The anti-Jewish animus that exploded into murderous violence in the first year of the war was deeply rooted in local culture, he says, citing two sources.

Jan Slomka, a Galician farmer and village mayor, published his memoirs in 1912 in which he attacked Jews as cynical exploiters of Christian peasants. He accused Jewish merchants of stoking alcoholism, blamed Jewish moneylenders for bankrupting farmers, and regarded Jews as Bolshevik sympathizers.

Jan Slomka

Franciszek Bujak, a Jagiellonian University historian and a member of the Polish delegation at the 1919 Paris Peace Conference, wrote a pamphlet in which he defamed Jews. He claimed they were anti-Polish, unscrupulous in their business dealings, and partial to radicalism and revolution. Bujak’s solution to the problem was a cut-and-dried. He believed that Jews should  assimilate fully into Polish society, relinquishing their Jewish heritage, and that culturally distinctive Jews should leave Poland altogether.

Hagen suggests that the views held by Slomka and Bujak were embedded in mainstream Polish beliefs, customs and folk art and endorsed by the Roman Catholic church. “In historically Polish-ruled lands, popular anti-Judaism was formidably present, alongside more benign, centuries-old modes of Christian-Jewish coexistence,” he writes.

A Polish Jewish family in 1910

Much of Hagen’s work is a methodical examination of the pogroms and riots that broke out in a succession of small towns and in cities such as Krakow, Lwow and Rzeszow.

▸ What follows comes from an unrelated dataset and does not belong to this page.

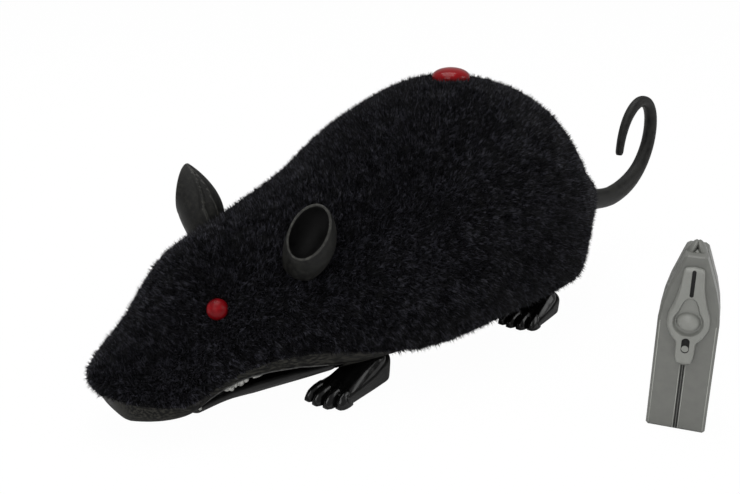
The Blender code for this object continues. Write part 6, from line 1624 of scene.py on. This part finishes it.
@dataclass
class Studio:
    """Plain white studio: the floor, large soft lights and the photograph's camera."""

    eye: tuple = (-0.2048, -0.2334, 0.1450)
    target: tuple = (-0.0083, 0.0, 0.0352)
    lens: float = 44.5
    floor_size: float = 6.0

    def build_camera(self) -> bpy.types.Object:
        """Camera at the photograph's place and angle."""
        data = bpy.data.cameras.new("camera")
        data.lens = self.lens
        data.sensor_width = SENSOR_WIDTH
        data.clip_start = 0.01
        camera = bpy.data.objects.new("camera", data)
        bpy.context.scene.collection.objects.link(camera)
        eye, target = RAT_AT + Vector(self.eye), RAT_AT + Vector(self.target)
        camera.location = eye
        camera.rotation_euler = (target - eye).to_track_quat("-Z", "Y").to_euler()
        bpy.context.scene.camera = camera
        return camera

    def build_floor(self) -> bpy.types.Object:
        """Pale floor whose colour the camera sees as white, away from the object's shadow."""
        half = self.floor_size / 2
        points = np.array([(-half, -half, 0), (half, -half, 0), (half, half, 0), (-half, half, 0)], float)
        floor = add_mesh("floor", points, [np.array([[0, 1, 2, 3]])], smooth=False)
        made = bpy.data.materials.new("pale_floor")
        made.use_nodes = True
        nodes, links = made.node_tree.nodes, made.node_tree.links
        shader = nodes["Principled BSDF"]
        shader.inputs["Base Color"].default_value = (0.9, 0.9, 0.9, 1)
        shader.inputs["Roughness"].default_value = 0.9
        shader.inputs["Specular IOR Level"].default_value = 0.1
        light = nodes.new("ShaderNodeEmission")
        light.inputs["Strength"].default_value = 1.0
        path = nodes.new("ShaderNodeLightPath")
        seen = nodes.new("ShaderNodeMath")
        seen.operation = "MULTIPLY"
        seen.inputs[1].default_value = 0.98
        links.new(path.outputs["Is Camera Ray"], seen.inputs[0])
        mix = nodes.new("ShaderNodeMixShader")
        links.new(seen.outputs[0], mix.inputs["Fac"])
        links.new(shader.outputs["BSDF"], mix.inputs[1])
        links.new(light.outputs["Emission"], mix.inputs[2])
        links.new(mix.outputs["Shader"], nodes["Material Output"].inputs["Surface"])
        floor.data.materials.append(made)
        return floor

    def add_light(self, name: str, place: tuple, size: tuple, watts: float) -> bpy.types.Object:
        """Rectangular soft light that faces the middle of the scene."""
        data = bpy.data.lights.new(name, "AREA")
        data.shape = "RECTANGLE"
        data.size, data.size_y = size
        data.energy = watts
        light = bpy.data.objects.new(name, data)
        bpy.context.scene.collection.objects.link(light)
        light.location = place
        aim = Vector((0, 0, 0.04)) - Vector(place)
        light.rotation_euler = aim.to_track_quat("-Z", "Y").to_euler()
        return light

    def build_world(self) -> None:
        """World that lights softly and is white to the camera and to reflections."""
        world = bpy.data.worlds.new("studio")
        bpy.context.scene.world = world
        world.use_nodes = True
        nodes, links = world.node_tree.nodes, world.node_tree.links
        back = nodes["Background"]
        back.inputs["Color"].default_value = (1, 1, 1, 1)
        path = nodes.new("ShaderNodeLightPath")
        level = nodes.new("ShaderNodeMapRange")
        level.inputs["To Min"].default_value = 0.42
        level.inputs["To Max"].default_value = 1.0
        links.new(path.outputs["Is Camera Ray"], level.inputs["Value"])
        links.new(level.outputs["Result"], back.inputs["Strength"])

    def build(self) -> None:
        """Build the floor, the world, the lights and the camera, with plain colour management."""
        scene = bpy.context.scene
        scene.view_settings.view_transform = "Standard"
        self.build_floor()
        self.build_world()
        self.add_light("top_light", (-0.15, 0.15, 1.3), (1.3, 1.0), 13.0)
        self.add_light("left_light", (-1.2, -0.5, 0.8), (0.8, 1.0), 7.0)
        self.add_light("right_light", (0.9, -1.0, 0.7), (0.7, 0.9), 4.5)
        self.build_camera()


def main() -> None:
    """Build the studio, dress the frame and build each sub-assembly in turn."""
    logging.basicConfig(level=logging.INFO, format="%(name)s: %(message)s")
    Studio().build()
    dress_frame()
    coat = PlushCoat(FORM, EDGES)
    pieces = BareSkin(FORM, EDGES).build() + Mouth(FORM, EDGES).build()
    for side in (-1, 1):
        ear, eye = Ear(side), Eye(FORM, side)
        pieces += [ear.build(), eye.build()]
        coat.add_hole(eye.centre(), eye.clearance)
    dome = Dome(FORM)
    pieces += [dome.build(), Tail(FORM).build()]
    coat.add_hole(FORM.top(dome.share), dome.clearance)
    for word, share, shift, sizes in (("front", 0.289, 0.0, {}), ("rear", 0.691, -0.0020, REAR_PAW_SIZES)):
        for side, hand in ((-1, "left"), (1, "right")):
            paw = Paw((float(FORM.station(share)) + shift, PAW_Y), side, **sizes)
            pieces += paw.build(f"foot_{word}_{hand}")
    pieces += RemoteFront().build()
    for piece in pieces + coat.build():
        log.info("built %s", piece.name)


if __name__ == "__main__":
    main()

Polish leaders ranging from Jozef Pilsudski to Ignacy Paderewski denounced pogroms, even while sometimes excusing or justifying  the violence on the grounds that Jews were animated by anti-Polish feelings.

Jozef Pilsudski greets Polish Jews

Still other Poles, like Interior Minister Stanislaw Wojciechowski, declared that Jews possessed the same civil rights as the “native Polish population,” thereby perpetuating the antisemitic myth that Jews were foreigners in their own country.

Władysław Sikorski, an army commander and an important figure in the Polish government-in-exile during World War II, signed a military communique during Poland’s war with the Soviet Union that reeked of antisemitism.

It read, “Bolshevik Muscovite bands under Jewish commissars’ command dared to cross the glorious Polish Republic’s border … Sharpen your scythes, your pitchforks, your axes and pursue the enemy. Let the accursed Bolshevik bands and their Jewish commissars feel the strength of your arm on their necks …”

According to Hagen, the focus of pogroms in 1918 and 1919 shifted. Jews, having been previously criticized for exploiting Christians for economic gain, were now faced with the twin accusations that they were not Polish patriots and supported the Bolshevik cause.

Jewish soldiers in the Polish army, 1919

In closing, Hagen says, “Recovery of (Polish) statehood went together with determination among many Christians to break Jewish power not only through the democratic ballot box but also through pogrom looting and destruction, and even violence …”

He adds, “The subterranean power of Judeophobic anxiety in Polish popular culture manifests itself in the tendency among those gripped by it to summon “zydowszczyzna” as explanation for newly arisen threats to Christian society or newly perceived weaknesses within it. This tendency survives today, although the Jewish presence has shrunk enormously in Poland.”